::: Records for processing :::

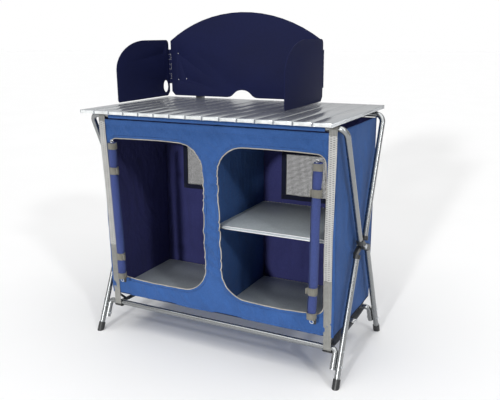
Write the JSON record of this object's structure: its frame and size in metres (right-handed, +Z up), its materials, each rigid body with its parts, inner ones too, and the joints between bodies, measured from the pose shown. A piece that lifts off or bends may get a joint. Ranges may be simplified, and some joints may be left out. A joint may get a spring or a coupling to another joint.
{
  "type": "camp kitchen table",
  "caption": "Folding camp kitchen table with a slatted aluminium roll-up top, scissor tube frame, hanging fabric cupboard with shelf and a hinged folding windscreen.",
  "frame": {"origin": "on the ground midway between the four feet, at the bottom centre of the bounding box", "axes": "+Z up, +X to the right seen from the front, +Y to the rear, where the windscreen's back panel stands"},
  "size_m": [0.9626, 0.5335, 1.154],
  "materials": {
    "slat_aluminium": "brushed satin",
    "tube_aluminium": "satin tube",
    "pin_steel": "plain",
    "black_plastic": "moulded, fine grain",
    "grey_plastic": "moulded, fine grain",
    "elastic": "braided shock cord",
    "blue_cloth": "coated oxford weave",
    "navy_cloth": "coated oxford weave",
    "violet_cloth": "coated oxford weave",
    "mesh_cloth": "open polyester net",
    "webbing": "woven strap",
    "board": "grey coated hardboard",
    "screen_board": "fine grained sheet"
  },
  "bodies": {
    "pivots": {"pivot_pin_left": "pin_steel", "pivot_pin_right": "pin_steel"},
    "outer_frame": {"front_top_tube": "tube_aluminium", "rear_lower_rail": "tube_aluminium", "rear_leg_left": "tube_aluminium", "rear_leg_right": "tube_aluminium", "rear_foot_cap_left": "black_plastic", "rear_foot_cap_right": "black_plastic", "outer_joint_left": "grey_plastic", "outer_joint_right": "grey_plastic"},
    "inner_frame": {"rear_top_tube": "tube_aluminium", "front_lower_rail": "tube_aluminium", "front_leg_left": "tube_aluminium", "front_leg_right": "tube_aluminium", "front_foot_cap_left": "black_plastic", "front_foot_cap_right": "black_plastic", "inner_joint_left": "black_plastic", "inner_joint_right": "black_plastic"},
    "worktop": {"slat_01": "slat_aluminium", "slat_02": "slat_aluminium", "slat_03": "slat_aluminium", "slat_04": "slat_aluminium", "slat_05": "slat_aluminium", "slat_06": "slat_aluminium", "slat_07": "slat_aluminium", "slat_08": "slat_aluminium", "slat_09": "slat_aluminium", "slat_10": "slat_aluminium", "slat_11": "slat_aluminium", "slat_12": "slat_aluminium", "slat_13": "slat_aluminium", "slat_14": "slat_aluminium", "slat_15": "slat_aluminium", "slat_cord": "elastic", "windscreen_rear": "screen_board", "screen_hinge_pin_left": "pin_steel", "screen_hinge_pin_right": "pin_steel", "screen_clip_left": "black_plastic", "screen_clip_right": "black_plastic"},
    "wing_left": {"windscreen_wing_left": "screen_board"},
    "wing_right": {"windscreen_wing_right": "screen_board"},
    "cabinet": {"cabinet_front": "blue_cloth", "cabinet_rear": "navy_cloth", "cabinet_side_left": "blue_cloth", "cabinet_side_right": "blue_cloth", "cabinet_divider": "navy_cloth", "cabinet_bottom": "navy_cloth", "mesh_window_left": "mesh_cloth", "mesh_window_right": "mesh_cloth", "door_roll_left": "violet_cloth", "door_roll_right": "violet_cloth"},
    "floor_boards": {"floor_board_left": "board", "floor_board_right": "board"},
    "shelf_board": {"shelf": "board"},
    "upper_straps": {"strap_upper_left": "webbing", "strap_upper_right": "webbing"},
    "lower_straps": {"strap_lower_left": "webbing", "strap_lower_right": "webbing"},
    "base_straps": {"base_strap_left": "webbing", "base_strap_right": "webbing"}
  },
  "joints": [
    {"name": "frame_fold", "type": "hinge", "parent": "pivots", "child": "outer_frame", "pos_m": [0, 0, 0.4], "axis": [-1, 0, 0], "range_deg": [0, 22]},
    {"name": "inner_frame_fold", "type": "hinge", "parent": "pivots", "child": "inner_frame", "pos_m": [0, 0, 0.4], "axis": [1, 0, 0], "range_deg": [0, 22]},
    {"name": "worktop_lift", "type": "slide", "parent": "pivots", "child": "worktop", "axis": [0, 0, 1], "range_m": [0, 0.085]},
    {"name": "cabinet_rise", "type": "slide", "parent": "pivots", "child": "cabinet", "axis": [0, 0, 1], "range_m": [0, 0.043], "deforming": ["cabinet_front", "cabinet_rear", "cabinet_side_left", "cabinet_side_right", "cabinet_divider", "cabinet_bottom", "mesh_window_left", "mesh_window_right", "door_roll_left", "door_roll_right"]},
    {"name": "base_strap_drop", "type": "slide", "parent": "pivots", "child": "base_straps", "axis": [0, 0, -1], "range_m": [0, 0.047], "deforming": ["base_strap_left", "base_strap_right"]},
    {"name": "floor_board_turn", "type": "hinge", "parent": "cabinet", "child": "floor_boards", "pos_m": [0, -0.08585, 0.24915], "axis": [1, 0, 0], "range_deg": [0, 90]},
    {"name": "shelf_turn", "type": "hinge", "parent": "cabinet", "child": "shelf_board", "pos_m": [0, -0.009, 0.458], "axis": [1, 0, 0], "range_deg": [0, 90]},
    {"name": "upper_strap_swing", "type": "hinge", "parent": "outer_frame", "child": "upper_straps", "pos_m": [0, -0.19, 0.808], "axis": [1, 0, 0], "range_deg": [0, 19], "deforming": ["strap_upper_left", "strap_upper_right"]},
    {"name": "lower_strap_swing", "type": "hinge", "parent": "inner_frame", "child": "lower_straps", "pos_m": [0, -0.17713, 0.108], "axis": [-1, 0, 0], "range_deg": [0, 26], "deforming": ["strap_lower_left", "strap_lower_right"]},
    {"name": "wing_left_swing", "type": "hinge", "parent": "worktop", "child": "wing_left", "pos_m": [-0.436, 0.2607, 0.837], "axis": [0, 0, 1], "range_deg": [-15, 88]},
    {"name": "wing_right_swing", "type": "hinge", "parent": "worktop", "child": "wing_right", "pos_m": [0.218, 0.2607, 0.837], "axis": [0, 0, -1], "range_deg": [-15, 84]}
  ],
  "couplings": [
    {"joint": "inner_frame_fold", "follows": "frame_fold", "ratio": 1},
    {"joint": "worktop_lift", "follows": "frame_fold", "m_per_rad": 0.21},
    {"joint": "cabinet_rise", "follows": "frame_fold", "m_per_rad": 0.108},
    {"joint": "base_strap_drop", "follows": "frame_fold", "m_per_rad": 0.1174},
    {"joint": "floor_board_turn", "follows": "frame_fold", "ratio": 4.0908},
    {"joint": "shelf_turn", "follows": "frame_fold", "ratio": 4.0908},
    {"joint": "upper_strap_swing", "follows": "frame_fold", "ratio": 0.8478},
    {"joint": "lower_strap_swing", "follows": "frame_fold", "ratio": 1.1522}
  ]
}
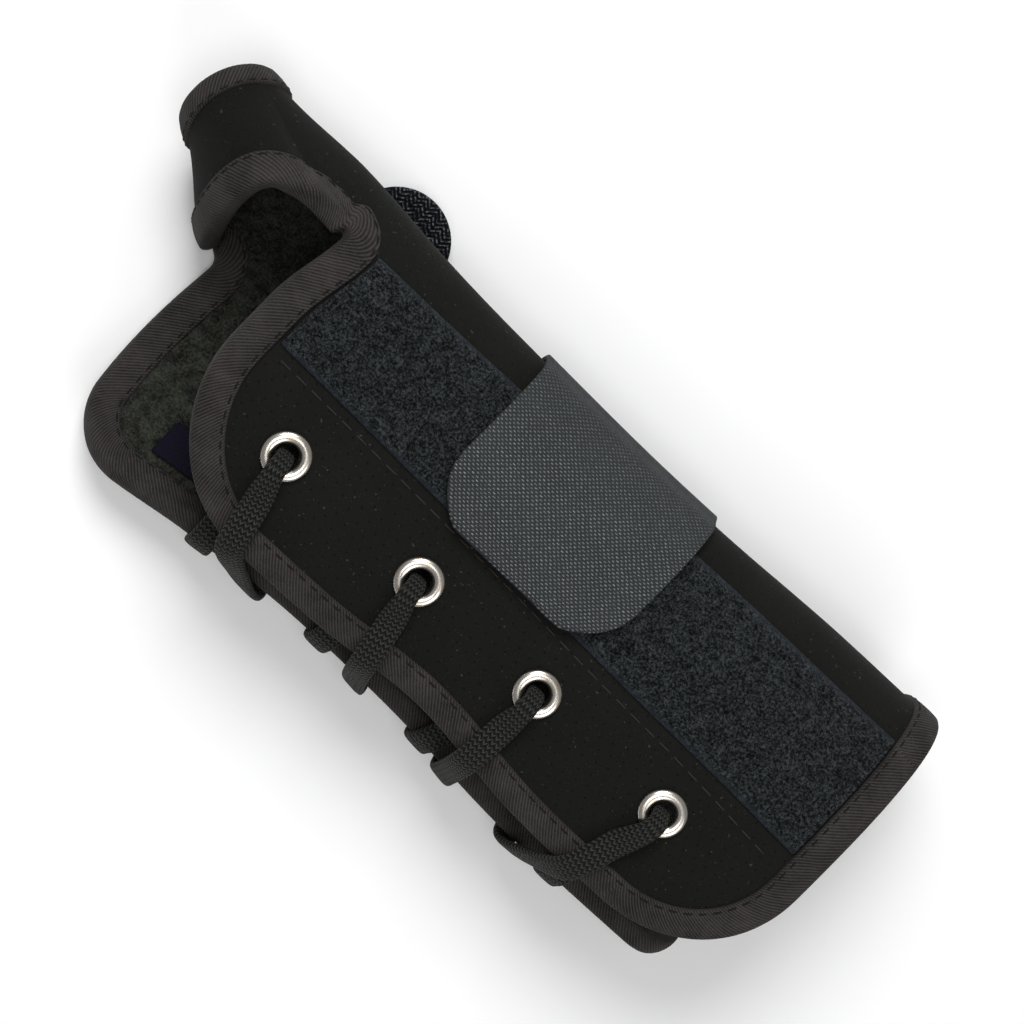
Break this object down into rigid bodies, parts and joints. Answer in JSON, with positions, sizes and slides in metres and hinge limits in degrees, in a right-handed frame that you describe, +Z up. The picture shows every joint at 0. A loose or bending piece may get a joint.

:::

--- The exercise ---
Repeat the material above exactly.

--- Answer to this exercise ---
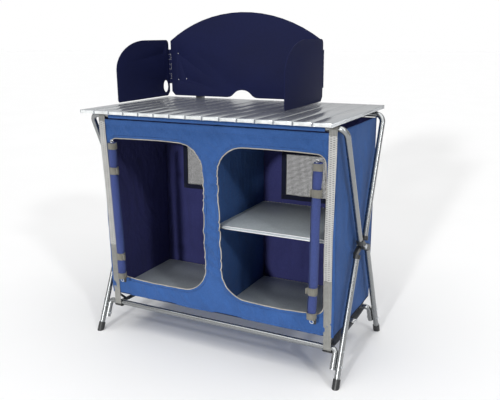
Write the JSON record of this object's structure: its frame and size in metres (right-handed, +Z up), its materials, each rigid body with its parts, inner ones too, and the joints between bodies, measured from the pose shown. A piece that lifts off or bends may get a joint. Ranges may be simplified, and some joints may be left out. A joint may get a spring or a coupling to another joint.
{
  "type": "camp kitchen table",
  "caption": "Folding camp kitchen table with a slatted aluminium roll-up top, scissor tube frame, hanging fabric cupboard with shelf and a hinged folding windscreen.",
  "frame": {"origin": "on the ground midway between the four feet, at the bottom centre of the bounding box", "axes": "+Z up, +X to the right seen from the front, +Y to the rear, where the windscreen's back panel stands"},
  "size_m": [0.9626, 0.5335, 1.154],
  "materials": {
    "slat_aluminium": "brushed satin",
    "tube_aluminium": "satin tube",
    "pin_steel": "plain",
    "black_plastic": "moulded, fine grain",
    "grey_plastic": "moulded, fine grain",
    "elastic": "braided shock cord",
    "blue_cloth": "coated oxford weave",
    "navy_cloth": "coated oxford weave",
    "violet_cloth": "coated oxford weave",
    "mesh_cloth": "open polyester net",
    "webbing": "woven strap",
    "board": "grey coated hardboard",
    "screen_board": "fine grained sheet"
  },
  "bodies": {
    "pivots": {"pivot_pin_left": "pin_steel", "pivot_pin_right": "pin_steel"},
    "outer_frame": {"front_top_tube": "tube_aluminium", "rear_lower_rail": "tube_aluminium", "rear_leg_left": "tube_aluminium", "rear_leg_right": "tube_aluminium", "rear_foot_cap_left": "black_plastic", "rear_foot_cap_right": "black_plastic", "outer_joint_left": "grey_plastic", "outer_joint_right": "grey_plastic"},
    "inner_frame": {"rear_top_tube": "tube_aluminium", "front_lower_rail": "tube_aluminium", "front_leg_left": "tube_aluminium", "front_leg_right": "tube_aluminium", "front_foot_cap_left": "black_plastic", "front_foot_cap_right": "black_plastic", "inner_joint_left": "black_plastic", "inner_joint_right": "black_plastic"},
    "worktop": {"slat_01": "slat_aluminium", "slat_02": "slat_aluminium", "slat_03": "slat_aluminium", "slat_04": "slat_aluminium", "slat_05": "slat_aluminium", "slat_06": "slat_aluminium", "slat_07": "slat_aluminium", "slat_08": "slat_aluminium", "slat_09": "slat_aluminium", "slat_10": "slat_aluminium", "slat_11": "slat_aluminium", "slat_12": "slat_aluminium", "slat_13": "slat_aluminium", "slat_14": "slat_aluminium", "slat_15": "slat_aluminium", "slat_cord": "elastic", "windscreen_rear": "screen_board", "screen_hinge_pin_left": "pin_steel", "screen_hinge_pin_right": "pin_steel", "screen_clip_left": "black_plastic", "screen_clip_right": "black_plastic"},
    "wing_left": {"windscreen_wing_left": "screen_board"},
    "wing_right": {"windscreen_wing_right": "screen_board"},
    "cabinet": {"cabinet_front": "blue_cloth", "cabinet_rear": "navy_cloth", "cabinet_side_left": "blue_cloth", "cabinet_side_right": "blue_cloth", "cabinet_divider": "navy_cloth", "cabinet_bottom": "navy_cloth", "mesh_window_left": "mesh_cloth", "mesh_window_right": "mesh_cloth", "door_roll_left": "violet_cloth", "door_roll_right": "violet_cloth"},
    "floor_boards": {"floor_board_left": "board", "floor_board_right": "board"},
    "shelf_board": {"shelf": "board"},
    "upper_straps": {"strap_upper_left": "webbing", "strap_upper_right": "webbing"},
    "lower_straps": {"strap_lower_left": "webbing", "strap_lower_right": "webbing"},
    "base_straps": {"base_strap_left": "webbing", "base_strap_right": "webbing"}
  },
  "joints": [
    {"name": "frame_fold", "type": "hinge", "parent": "pivots", "child": "outer_frame", "pos_m": [0, 0, 0.4], "axis": [-1, 0, 0], "range_deg": [0, 22]},
    {"name": "inner_frame_fold", "type": "hinge", "parent": "pivots", "child": "inner_frame", "pos_m": [0, 0, 0.4], "axis": [1, 0, 0], "range_deg": [0, 22]},
    {"name": "worktop_lift", "type": "slide", "parent": "pivots", "child": "worktop", "axis": [0, 0, 1], "range_m": [0, 0.085]},
    {"name": "cabinet_rise", "type": "slide", "parent": "pivots", "child": "cabinet", "axis": [0, 0, 1], "range_m": [0, 0.043], "deforming": ["cabinet_front", "cabinet_rear", "cabinet_side_left", "cabinet_side_right", "cabinet_divider", "cabinet_bottom", "mesh_window_left", "mesh_window_right", "door_roll_left", "door_roll_right"]},
    {"name": "base_strap_drop", "type": "slide", "parent": "pivots", "child": "base_straps", "axis": [0, 0, -1], "range_m": [0, 0.047], "deforming": ["base_strap_left", "base_strap_right"]},
    {"name": "floor_board_turn", "type": "hinge", "parent": "cabinet", "child": "floor_boards", "pos_m": [0, -0.08585, 0.24915], "axis": [1, 0, 0], "range_deg": [0, 90]},
    {"name": "shelf_turn", "type": "hinge", "parent": "cabinet", "child": "shelf_board", "pos_m": [0, -0.009, 0.458], "axis": [1, 0, 0], "range_deg": [0, 90]},
    {"name": "upper_strap_swing", "type": "hinge", "parent": "outer_frame", "child": "upper_straps", "pos_m": [0, -0.19, 0.808], "axis": [1, 0, 0], "range_deg": [0, 19], "deforming": ["strap_upper_left", "strap_upper_right"]},
    {"name": "lower_strap_swing", "type": "hinge", "parent": "inner_frame", "child": "lower_straps", "pos_m": [0, -0.17713, 0.108], "axis": [-1, 0, 0], "range_deg": [0, 26], "deforming": ["strap_lower_left", "strap_lower_right"]},
    {"name": "wing_left_swing", "type": "hinge", "parent": "worktop", "child": "wing_left", "pos_m": [-0.436, 0.2607, 0.837], "axis": [0, 0, 1], "range_deg": [-15, 88]},
    {"name": "wing_right_swing", "type": "hinge", "parent": "worktop", "child": "wing_right", "pos_m": [0.218, 0.2607, 0.837], "axis": [0, 0, -1], "range_deg": [-15, 84]}
  ],
  "couplings": [
    {"joint": "inner_frame_fold", "follows": "frame_fold", "ratio": 1},
    {"joint": "worktop_lift", "follows": "frame_fold", "m_per_rad": 0.21},
    {"joint": "cabinet_rise", "follows": "frame_fold", "m_per_rad": 0.108},
    {"joint": "base_strap_drop", "follows": "frame_fold", "m_per_rad": 0.1174},
    {"joint": "floor_board_turn", "follows": "frame_fold", "ratio": 4.0908},
    {"joint": "shelf_turn", "follows": "frame_fold", "ratio": 4.0908},
    {"joint": "upper_strap_swing", "follows": "frame_fold", "ratio": 0.8478},
    {"joint": "lower_strap_swing", "follows": "frame_fold", "ratio": 1.1522}
  ]
}
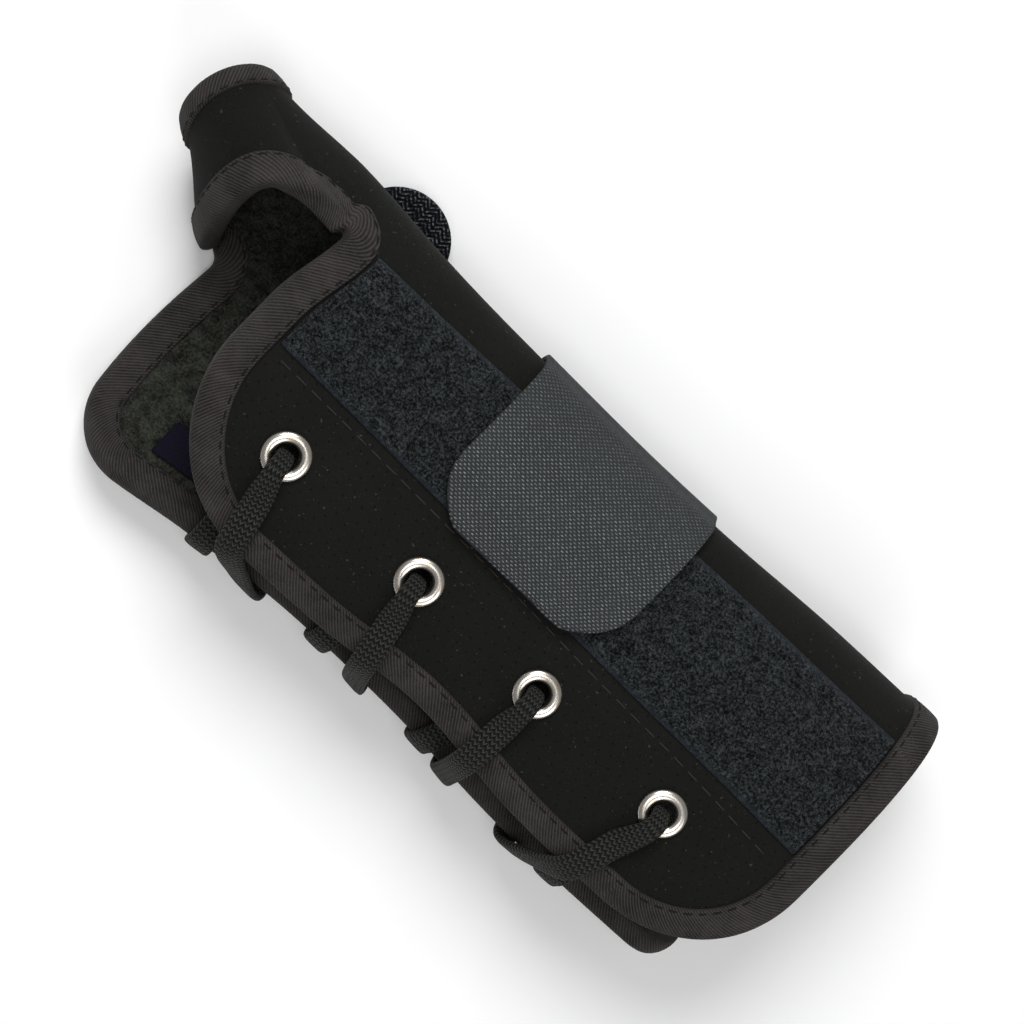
Break this object down into rigid bodies, parts and joints. Answer in JSON, with positions, sizes and slides in metres and hinge limits in degrees, in a right-handed frame that you describe, +Z up. The picture shows every joint at 0. A loose or bending piece may get a joint.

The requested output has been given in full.